Evidence for Intrinsity in the iPad

There are lots of reasons to think Intrinsity's hot-rodded ARM processor is powering the iPad, and even some reasons to think Apple has acquired Intrinsity

2 min read

20 April 2010—In the January 2010 issue, IEEE Spectrum featured chip firm Intrinsity, of Austin, Texas, for its innovative streamlining of the standard smartphone CPU, the ARM Cortex-A8. Today, analysts speculate Intrinsity’s enhanced A8, dubbed ”Hummingbird,” powers the 1-GHz Apple iPad and may (within a chip bearing the Apple logo) lie at the heart of the next version of the iPhone, too.

”Actually, there’s no speculation,” market analyst Will Strauss, from Tempe, Ariz.–based Forward Concepts, says of the Hummingbird-iPad claim. ”It’s only the Intrinsity folks who could have taken it up to a gigahertz. Period.”

Strauss, one of a number of industry analysts who have made the case that Hummingbird powers the iPad, points to the fact that X-ray photography and analysis by reverse-engineering firm Chipworks have confirmed that the iPad runs on some version of the single-core A8 processor.

But, Strauss says, an unmodified A8 can clock up to only 650 MHz. Speeding up the A8 further requires the bag of tricks Intrinsity used to make its 1-GHz Hummingbird. Those tricks include shaving off unnecessary instructions in the chip’s core operations and synchronizing the timing of clock cycles to reduce idle time.

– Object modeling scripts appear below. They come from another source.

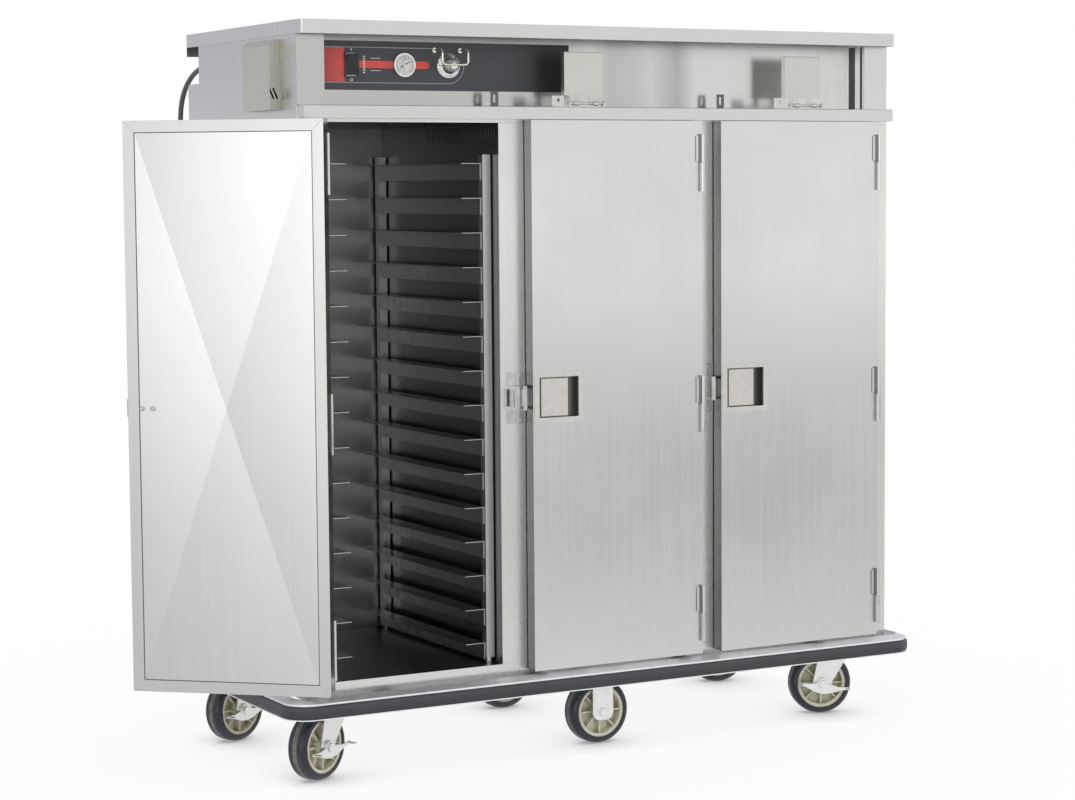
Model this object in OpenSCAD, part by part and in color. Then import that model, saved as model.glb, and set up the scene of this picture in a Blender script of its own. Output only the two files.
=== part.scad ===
// Enclosed meal tray cart: three insulated compartments on six casters.
// Millimetres. X runs along the front, Y to the back, Z up; the origin is on the floor,
// below the middle of the cabinet. The left door stands open, as the cart is shown.

/* [Doors] */
// Width of each door
door_w = 450; // [380:5:520]
// Height of each door
door_h = 1242; // [1000:2:1400]
// Thickness of a door
door_t = 32; // [30:1:45]
// Gap between neighbouring doors
door_gap = 52; // [50:1:80]
// Sheet thickness of the door pans
door_skin = 1.2; // [0.8:0.1:2]
// Width of the mitred border round a door's inner panel
door_border = 25; // [20:1:35]
// Height of the crossed creases pressed into a door's inner panel
crease_h = 5; // [1:0.5:6]
// Angle that the left door stands open
door_open = 221; // [0:1:221]

/* [Cabinet] */
// Depth of the cabinet body
body_d = 630; // [520:5:720]
// Front face left beside the outer doors
corner_w = 48; // [40:1:70]
// Thickness of the outer and inner sheets
sheet_t = 1.2; // [0.8:0.1:2]
// Thickness of the welded face frame
frame_t = 3; // [2:0.5:4]
// Height of the base between underside and compartment floor
base_h = 35; // [28:1:60]
// Overlap of a door on its opening, at each side
door_lap = 12; // [8:1:18]
// Overlap of a door on its opening, at the bottom
lap_bottom = 18; // [12:1:24]
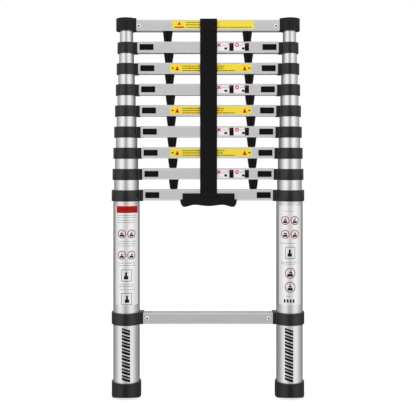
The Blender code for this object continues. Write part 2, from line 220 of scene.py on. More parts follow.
def webbing():
    """Woven polypropylene webbing: warp ribs along the strap, crossed by weft picks."""
    n = Nodes("strap_woven_webbing", roughness=0.85, specular=0.08)
    x, z, y = n.axis(0), n.axis(2), n.axis(1)
    along = n.math("ADD", z, y)
    rib = n.math("ABSOLUTE", n.math("SINE", n.math("MULTIPLY", x, math.pi / 0.0014)))
    side = n.math("SIGN", n.math("SINE", n.math("MULTIPLY", x, math.pi / 0.0014)))
    pick = n.math("ABSOLUTE", n.math("SINE", n.math("MULTIPLY_ADD", along, math.pi / 0.0021, n.math("MULTIPLY", side, 0.8))))
    height = n.math("ADD", n.math("MULTIPLY", rib, 0.7), n.math("MULTIPLY", n.math("MULTIPLY", rib, pick), 0.6))
    fuzz = n.noise(2600, detail=2)
    fade = n.noise((30, 30, 9), detail=3)
    # painted shade: the weave's hollows are coloured darker than its raised ribs; the fade mixed in is random tone
    tone = n.math("ADD", n.math("MULTIPLY", height, 0.7), n.math("MULTIPLY", fade, 0.45))
    n.colour(n.ramp(tone, [(0.15, (0.0016, 0.0016, 0.0017)), (1.0, (0.0095, 0.0095, 0.0098))]))
    n.bump(n.math("ADD", height, n.math("MULTIPLY", fuzz, 0.25)), 0.5, 0.0003)
    return n.mat


def print_film(name, colour, rough=0.36, metallic=0.0, vary=0.06, specular=0.5):
    """Printed vinyl or ink, with a slight orange-peel and uneven tone."""
    n = Nodes(name, metallic=metallic, specular=specular)
    cloud = n.noise(60, detail=3)
    dim = tuple(c * (1 - vary) for c in colour)
    n.colour(n.mix(cloud, dim, colour))
    n.roughness(n.noise(400, detail=2), rough - 0.06, rough + 0.08)
    n.bump(n.noise(900, detail=1), 0.08, 0.00005)
    return n.mat


def tube_film_painted_edge_sheen(name, colour, rough=0.36):
    """The tube labels' silvery film. Painted sheen: it turns less metallic, and so paler, towards its edges, where it
    is seen at a slant.
    """
    n = Nodes(name)
    cloud = n.noise(60, detail=3)
    n.colour(n.mix(cloud, tuple(c * 0.97 for c in colour), colour))
    round_tube = n.math("ABSOLUTE", n.math("SUBTRACT", n.math("ABSOLUTE", n.axis(0)), TUBE_X))
    # painted sheen: the metallic factor falls towards the film's edges, so they show the pale base colour
    edge = n.math("MULTIPLY_ADD", round_tube, 1 / (0.36 * TUBE_R[LAST]), -0.52 / 0.36, clamp=True)
    n.link(n.math("MULTIPLY_ADD", edge, -0.50, 0.86), n.bsdf.inputs["Metallic"])
    n.roughness(n.noise(400, detail=2), rough - 0.06, rough + 0.08)
    n.bump(n.noise(900, detail=1), 0.08, 0.00005)
    return n.mat


def steel(name, tone, rough, metallic=1.0):
    n = Nodes(name, metallic=metallic)
    spin = n.noise((1200, 1200, 1200), detail=2)
    n.colour(n.ramp(spin, [(0.3, tone * 0.85), (0.8, tone)]))
    n.roughness(spin, rough - 0.06, rough + 0.1)
    n.bump(spin, 0.15, 0.00005)
    return n.mat


M = {
    "tube": drawn_tube("tube_drawn_aluminium", 0.20, 0.34, 1.0),
    "tube_base": drawn_tube("base_tube_drawn_aluminium", 0.27, 0.42, 0.97),
    "rung": extruded_rung("rung_extruded_aluminium", 0.80),
    # painted shade: the lowest rung gets a darker copy of the rung material
    "rung_painted_shade": extruded_rung("base_rung_painted_shade_aluminium", 0.70),
    "collar": moulded("collar_moulded_nylon", 0.0013, 0.0026, 0.155, strength=0.10, specular=0.60),
    "cap": moulded("cap_moulded_nylon", 0.0030, 0.0050, 0.42, specular=0.30),
    "spacer": moulded("spacer_moulded_plastic", 0.0007, 0.0014, 0.19, strength=0.10, specular=0.15),
    "latch": moulded("latch_moulded_plastic", 0.0018, 0.0030, 0.46, specular=0.16),
    "bezel": moulded("latch_bezel_plastic", 0.0015, 0.0026, 0.5, specular=0.14),
    "rubber": moulded("foot_moulded_rubber", 0.0011, 0.0022, 0.165, grain=1100, strength=0.11, specular=0.48),
    "sole": moulded("foot_sole_rubber", 0.0020, 0.0040, 0.75, grain=900, strength=0.4, specular=0.10),
    "handle": moulded("handle_moulded_plastic", 0.0020, 0.0040, 0.42, specular=0.22),
    "strap": webbing(),
    "thread": print_film("strap_thread", (0.008, 0.008, 0.0085), 0.7),
    "pin": steel("pin_steel", 0.55, 0.3),
    # rivet head: aluminium made partly matt near-white, a painted highlight that makes the head read as a bright ring
    "rivet": steel("rivet_aluminium_painted_highlight", 0.97, 0.26, metallic=0.55),
    # rivet core: near-black, painted shade in the rivet's hollow
    "rivet_core": steel("rivet_core_painted_shade", 0.02, 0.5),
    "yellow": print_film("label_yellow", (0.73, 0.575, 0.026)),
    "white": print_film("label_white", (0.71, 0.70, 0.715)),
    # tube label film, with a painted sheen towards its edges
    "film": tube_film_painted_edge_sheen("tube_label_film_painted_edge_sheen", (0.93, 0.93, 0.935)),
    "red": print_film("label_red", (0.50, 0.006, 0.008), specular=0.12),
    "red_ink": print_film("label_red_ink", (0.30, 0.008, 0.010), specular=0.2),
    "band": print_film("label_red_band", (0.37, 0.003, 0.002), 0.24, specular=0.14),
    "band_ink": print_film("label_band_ink", (0.14, 0.004, 0.003), specular=0.2),
    "ochre": print_film("label_ochre_ink", (0.10, 0.072, 0.010)),
    "grey_ink": print_film("label_grey_ink", (0.17, 0.17, 0.18)),
    "moss_ink": print_film("label_moss_ink", (0.045, 0.042, 0.012)),
    "black_ink": print_film("label_black_ink", (0.0025, 0.0025, 0.003), specular=0.15),
}


# ------------------------------------------------------------------ mesh helpers
def new_piece(name, bm, mats, body, slot, angle=35, replaces=()):
    """A finished piece: shaded, given its materials, and riding on its body."""
    bmesh.ops.recalc_face_normals(bm, faces=bm.faces)
    mesh = bpy.data.meshes.new(name)
    bm.to_mesh(mesh)
    bm.free()
    mesh.shade_smooth()
    mesh.set_sharp_from_angle(angle=math.radians(angle))
    for m in mats if isinstance(mats, (list, tuple)) else [mats]:
        mesh.materials.append(m)
    o = bpy.data.objects.new(name, mesh)
    bpy.context.scene.collection.objects.link(o)
    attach(o, body)
    # the tubes mirror the studio, not the black parts that hang between the stiles: their reflections would break up the
    # smooth inner edges
    if slot in ("strap_webbing", "handle_plastic") or "_spacer_" in name:
        o.visible_glossy = False
    if replaces:
        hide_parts(*replaces)
    return o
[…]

Strauss adds that the teardown confirms that the iPad’s mystery CPU was made by Samsung, also the manufacturer of Hummingbird.

Moreover, the iPad’s CPU design appears not to have come from inside Apple, says analyst Linley Gwennap of the Linley Group, in Mountain View, Calif. (Gwennap first blogged about the Hummingbird-iPad possibility in February, soon after the iPad’s specs were announced.) Apple’s chip team came from processor design firm PA Semi, which it acquired in April 2008. Designing a CPU usually takes two to three years—making it unlikely that the PA Semi engineers created the iPad chip in the time they’ve been with Apple.

By contrast, Strauss says, Qualcomm’s ground-up redesign of the A8, Snapdragon, took more than three years and $300 million. ”There’s nothing in the quarterly statements from Apple indicating they spent that kind of money or time,” he says.

So, either Apple placed a big Hummingbird order to make its iPad—and perhaps the next-generation iPhone—or it has quietly bought up Intrinsity to join the PA Semi team as in-house Apple chip designers.

The Intrinsity takeover scenario makes more sense, Gwennap and Strauss say. Intrinsity has lately gone silent, Strauss says, reporting unsuccessful attempts from both the press and industry to make contact with company officials. As of Monday afternoon, Intrinsity’s Web site was off-line, while last week it displayed a generic ”this page under construction” graphic. Intrinsity’s unresponsiveness would make little sense if something like an acquisition weren’t, in fact, under way, he says.

”They launched a proven, successful product,” he adds. ”It’s likely other A8 licensees would want to use the same secret herbs and spices. If they’ve not been acquired, they’d still be hanging their shingle on the door. They were not in financial difficulty, to my knowledge.”